Increased funding for clean electricity projects has also been announced through Natural Resources Canada funding programs. $3 billion has been earmarked over 13 years for the Smart Renewables & Electrification Pathways and Smart Grid programs, as well as new investments to capitalize on offshore wind potential (with a focus on Atlantic Canada).
The federal government has recognized the enormous economic opportunity associated with the net-zero transition. However, they are also aware that the clean investment space is a competitive one, with countries from around the world staking their claim on the clean economy. As such, the federal government has focused on market-based investments that leverage Canada’s key strengths – our highly skilled labour force and our wealth of critical resources needed to power and create the net-zero future. These investments include:
Many of the federal government’s clean investment tax credits have integrated labour requirements in order for businesses to receive the full tax credit amount. These requirements include ensuring that the compensation packages for workers meet labour union standards and a minimum hour requirement for registered apprentices. These requirements are meant to ensure equitable pay and opportunities across Canada’s labour force.
Budget 2023 is renewing Canada’s focus on supply chain resiliency and infrastructure adaptation. Increasingly severe weather events (such as the 2021 BC floods) and recent geopolitical events have led to the need for (1) the establishment of a Transportation Supply Chain Office within Transport Canada, and (2) the development of a long-term roadmap for Canada’s transportation infrastructure. The government also plans to renew the Smart Cities Challenge, which supports resilient infrastructure through innovative projects at regional and local levels.
The budget is investing $108.6 million over the next three years to expand Natural Sciences and Engineering Research Council of Canada’s (NSERC) College and Community Innovation Program, which is designed to help Canadian businesses access expertise and research and development (R&D) facilities through partnerships with Canadian colleges and technical institutes. The budget also includes significant investments in Canada’s forestry and agriculture sectors.

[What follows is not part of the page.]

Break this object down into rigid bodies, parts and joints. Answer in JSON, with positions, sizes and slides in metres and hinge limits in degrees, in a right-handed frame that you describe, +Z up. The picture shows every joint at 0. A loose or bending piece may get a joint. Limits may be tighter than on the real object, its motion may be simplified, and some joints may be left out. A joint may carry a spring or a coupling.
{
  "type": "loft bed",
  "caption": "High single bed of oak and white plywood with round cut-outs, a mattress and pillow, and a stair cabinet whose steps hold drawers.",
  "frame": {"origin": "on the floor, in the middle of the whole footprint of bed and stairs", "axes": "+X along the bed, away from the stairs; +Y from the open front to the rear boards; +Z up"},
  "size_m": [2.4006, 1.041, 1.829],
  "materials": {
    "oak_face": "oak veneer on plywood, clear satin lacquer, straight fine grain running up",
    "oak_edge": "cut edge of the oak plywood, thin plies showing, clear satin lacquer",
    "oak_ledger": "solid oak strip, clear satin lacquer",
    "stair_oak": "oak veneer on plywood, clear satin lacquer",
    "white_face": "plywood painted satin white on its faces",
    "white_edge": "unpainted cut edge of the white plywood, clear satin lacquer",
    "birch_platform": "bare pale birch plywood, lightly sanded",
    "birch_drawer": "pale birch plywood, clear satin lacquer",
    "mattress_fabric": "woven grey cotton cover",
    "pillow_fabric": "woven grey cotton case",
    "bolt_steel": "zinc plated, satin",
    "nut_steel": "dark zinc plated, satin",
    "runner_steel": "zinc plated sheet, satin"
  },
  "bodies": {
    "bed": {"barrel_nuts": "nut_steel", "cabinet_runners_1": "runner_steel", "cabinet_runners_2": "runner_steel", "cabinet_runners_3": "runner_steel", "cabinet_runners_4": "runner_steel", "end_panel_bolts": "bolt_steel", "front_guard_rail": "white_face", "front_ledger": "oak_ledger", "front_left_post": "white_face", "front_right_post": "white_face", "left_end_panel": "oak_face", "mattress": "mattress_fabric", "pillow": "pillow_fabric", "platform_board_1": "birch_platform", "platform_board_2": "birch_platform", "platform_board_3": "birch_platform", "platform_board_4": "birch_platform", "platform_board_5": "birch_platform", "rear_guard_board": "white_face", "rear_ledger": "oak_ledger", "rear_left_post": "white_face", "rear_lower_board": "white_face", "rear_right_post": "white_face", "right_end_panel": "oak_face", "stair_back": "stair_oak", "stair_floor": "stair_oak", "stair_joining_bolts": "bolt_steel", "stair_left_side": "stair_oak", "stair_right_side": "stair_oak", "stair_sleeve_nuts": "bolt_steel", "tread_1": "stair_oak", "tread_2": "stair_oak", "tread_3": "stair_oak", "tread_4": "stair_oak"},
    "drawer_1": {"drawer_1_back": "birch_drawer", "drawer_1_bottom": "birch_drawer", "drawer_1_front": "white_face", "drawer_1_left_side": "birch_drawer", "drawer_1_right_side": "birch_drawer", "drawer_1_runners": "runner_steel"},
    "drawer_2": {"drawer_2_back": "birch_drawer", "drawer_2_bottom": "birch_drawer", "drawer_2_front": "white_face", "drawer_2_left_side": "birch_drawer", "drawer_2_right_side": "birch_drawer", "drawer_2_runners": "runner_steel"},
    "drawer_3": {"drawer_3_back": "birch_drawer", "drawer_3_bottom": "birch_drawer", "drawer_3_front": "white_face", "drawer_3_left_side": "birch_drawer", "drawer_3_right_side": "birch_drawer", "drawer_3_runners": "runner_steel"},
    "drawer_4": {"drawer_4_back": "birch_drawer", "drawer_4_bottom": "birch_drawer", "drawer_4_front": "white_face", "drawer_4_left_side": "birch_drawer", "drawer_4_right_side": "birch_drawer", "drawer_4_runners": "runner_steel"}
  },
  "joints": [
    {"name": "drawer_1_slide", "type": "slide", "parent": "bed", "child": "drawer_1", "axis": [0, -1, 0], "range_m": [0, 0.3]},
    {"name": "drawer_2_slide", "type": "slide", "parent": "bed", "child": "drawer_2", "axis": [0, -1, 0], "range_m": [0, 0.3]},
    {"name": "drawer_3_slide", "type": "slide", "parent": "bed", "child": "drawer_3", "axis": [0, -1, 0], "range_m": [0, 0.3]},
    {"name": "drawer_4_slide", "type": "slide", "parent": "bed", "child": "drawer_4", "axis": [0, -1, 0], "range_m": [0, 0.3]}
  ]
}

Natural Resources Canada (NRCan) is investing $368.4 million over three years to focus on R&D, data and innovation to advance Canada’s forestry sector and establish Canada as a sustainable forest products leader. Agriculture and Agri-Food Canada is also establishing a Dairy Innovation and Investment Fund, which represents $333 million over 10 years. This is a different approach than what is in the IRA, which focuses largely on forest conservation and resilience and supports clean tech transition in rural communities.
Another marked departure from the IRA are the government’s investments in tools that aim to improve business certainty for companies contributing to Canada’s net-zero targets. One example is Carbon Contracts for Difference (CCfD), which are funded under the Canada Growth Fund. This will allow eligible companies (likely renewable energy companies) to formulate a contract with the federal government to agree upon a fixed price on carbon over a period of time. As the market price for carbon fluctuates, these businesses can rely on a standard price for carbon in their business models. See below for a helpful diagram from McMillan:
Also noted in the Canadian budget was the absence of tax incentives for biofuels and sustainable aviation fuels (SAFs). This may stem from the fact that the federal government has invested significantly to operationalize the Clean Fuel Standard over the past few years and has instead opted to extend tax credits to decarbonization pathways that are less established. This approach varies from our neighbour to the south, with the IRA providing specific tax incentives for biodiesel, including the clean fuel production credit, sustainable aviation fuel credit, biodiesel and renewable diesel credits and extension of the second-generation biofuel incentives through 2024. The most recent Canadian federal budget only references a commitment to further engage industry around biofuels and SAF. Some are arguing this may lead to a potential competitiveness gap between the two countries when it comes to renewable fuels.
The Made-in-Canada Plan leverages previous federal clean technology and energy investments to drive further clean economic growth and transformation. The government is sending strong market signals that a net-zero future is a priority, with a renewed emphasis on clean energy projects, transportation infrastructure upgrades, and natural resource sector decarbonization.
However, for a budget rooted on a “Strong Middle Class, Affordable Economy, and Healthy Future,” it was interesting to see that there was very little included on new investments to support Canadians in obtaining and developing the necessary skills for the transition to a greener economy. Last year’s budget included several investments, which were referenced in the interim Sustainable Jobs Plan last month. It was hoped that budget 2023 would build on those investments and further specify training, upskilling, and job transition programs.
The Made-in-Canada Plan is a great start, but it’s also clear that more strategic investment will be needed to transform our economy and provide certainty to businesses that Canada is a place to invest. It’s estimated that upwards of $140 trillion (yes, trillion!) will need to be invested globally by 2040 for net zero by 2050 to remain a possibility. Canada stands to benefit significantly from this investment opportunity if we can convince the world that we’re a market worth betting on.